Sebelumnya, pihak kepolisian menembak dua orang pelaku kejahatan di bagian punggung dan tembus ke dada kiri yang menyebabkan pelaku tewas dalam perjalanan ke Rumah Sakit.
Pengamat HAM dan Mantan Komisioner Komnas HAM Syafrudin mengatakan, sekalipun polisi diberi kewenangan untuk menembak dari peraturan Kapolri, namun bukan berarti mereka bebas menembak sampai mati.''Penjahat tidak untuk dimatikan, tapi dilumpuhkan,'' kata Syafrudin, ketika dihubungi Republika (22/4).
Syafrudin menanyakan apa alasan polisi menembak, negara ini merupakan negara hukum, dan tugas polisi adalah menegakkan hukum. Dan hukum itu pun ada asas praduga tak bersalah.
Menurut Syafrudin, walaupun penjahat tersebut membawa senjata api, bukan berarti lantas menembak dengan alasan tersebut.

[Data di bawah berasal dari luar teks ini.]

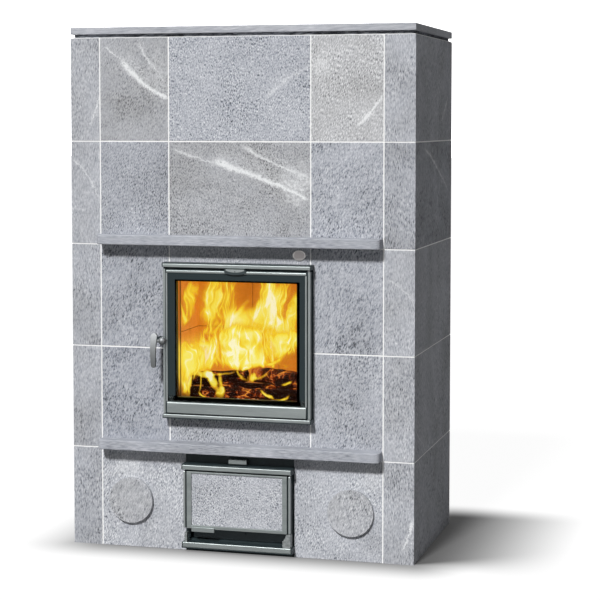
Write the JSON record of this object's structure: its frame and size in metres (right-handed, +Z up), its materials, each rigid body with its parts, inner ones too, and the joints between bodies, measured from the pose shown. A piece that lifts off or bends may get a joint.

Polisi seharusnya bukan orang yang baru memegang senjata, bahkan polisi harus memiliki keterampilan lebih dari penjahat yang memegang senjata.
''Tugasnya melumpuhkan penjahat, agar dia tidak melakukan kejahatan baru dengan menembak polisi,'' katanya. Syafrudin melanjutkan, kalau penjahat tersebut mati, lantas apa yang akan diadili.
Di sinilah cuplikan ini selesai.